In my own practice I use an overtly performative voice only because I have to. When I attempt a detached tone, I become too stumble-footedly self-conscious to move; when I do the jutht a darn-fool duck shtick, life seems better. That's a personality flaw, not a deliberate choice. Behind the Dionysian mask, I'm ogling those Apollonians plenty: I empathize with Jean-Luc Godard's film criticism but I'm in awe of Eric Rohmer's; Lester Bangs is a role model but I'd be so much more uncomplicatedly proud of something like Stephen Ratcliffe's Campion; my favorite Joycean is eyes-on-the-page Fritz Senn; my favorite historian is no-see-um Henry Adams; I loathe the bluster of Harold Bloom and Camille Paglia....

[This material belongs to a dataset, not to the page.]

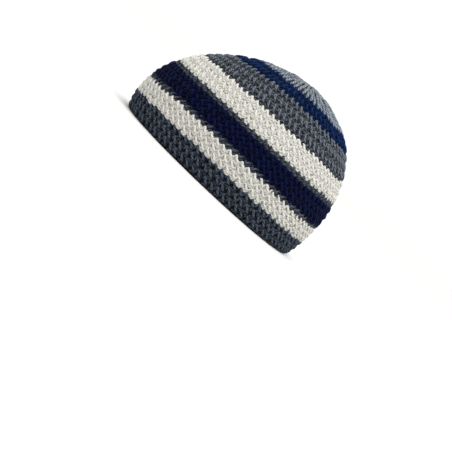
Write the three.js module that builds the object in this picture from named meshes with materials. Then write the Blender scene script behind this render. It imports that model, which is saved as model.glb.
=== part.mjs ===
import * as THREE from "three";

// Striped crocheted skull cap lying on its rim, open underneath. Millimetres, +Z up.
// The forehead faces -Y and the left ear faces +X.
// The origin is on the ground, under the middle of the cap's box.

// Overall sizes
const CAP_LENGTH = 187.2;
const CAP_BREADTH = 154;
const CAP_HEIGHT = 115.2;

// Fabric
const FABRIC_THICKNESS = 4.2;
const GROOVE_DEPTH = 0.9; // how deep the outside dips between two rounds of stitches
const STRIPE_GAP = 0.3; // clearance between neighbouring stripes, measured up the fabric
const EDGE_ROUNDING = 0.5; // how far the rim's flat underside stays back from the two faces

// How much the nape end of every round is wider than the forehead end
const EGG_SHAPE = 0.04;

// Fineness of the faceted surface
const SIDES_ROUND = 56;
const SMALL_STEP = 1e-3; // a share of the way up, or an angle in radians, too small to see

// Yarns
const CHARCOAL_YARN = "#35383d";
const OFF_WHITE_YARN = "#cfcdc4";
const SLATE_YARN = "#565b61";
const NAVY_YARN = "#10163a";
const BLUE_NAVY_YARN = "#17294f";
const GREY_YARN = "#4d5156";
const SILVER_YARN = "#8b9097";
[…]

What matters is whether you communicate anything of what you see. If you don't have to keep twitching and waving and yelling "Hi, Mom!" while you do it, all the better.
|. . . 2000-08-30|
Twentieth century == Obscenity trials
Twenty-first century == Copyright trials
And may gods help us all.
Regarding Piana to Havana, Peter Merholz points us to Sarah Harbin's documentary, Sonata for the Left Hand , whose production notes are well worth your while:
To call the Lost and Found office at the airport I had to dial 666231. Each time I dialed 666 the devil came closer and closer until he completely invaded my life.
|. . . 2000-08-31|
Rogue librarian Juliet Clark alerts us to a boffo research tool:
No word for pantyhose, though n.b. hotsy -- strong performance at the box office; "The Devil's Advocate made a hotsy bow last weekend."Speaking of [pantyhose], as everyone seems to be, Helen Razer please note the following suggestion from Le Mouton Sinistre:
If you're going to quote a song lyric with a 'panties' link, I really think it should be Mason William's "The Prince's Panties."And another loyal reader comes through with a [pantyhose] substitute that, oddly enough, I suggested many years ago as a name for a punk polka band: "Literhosen."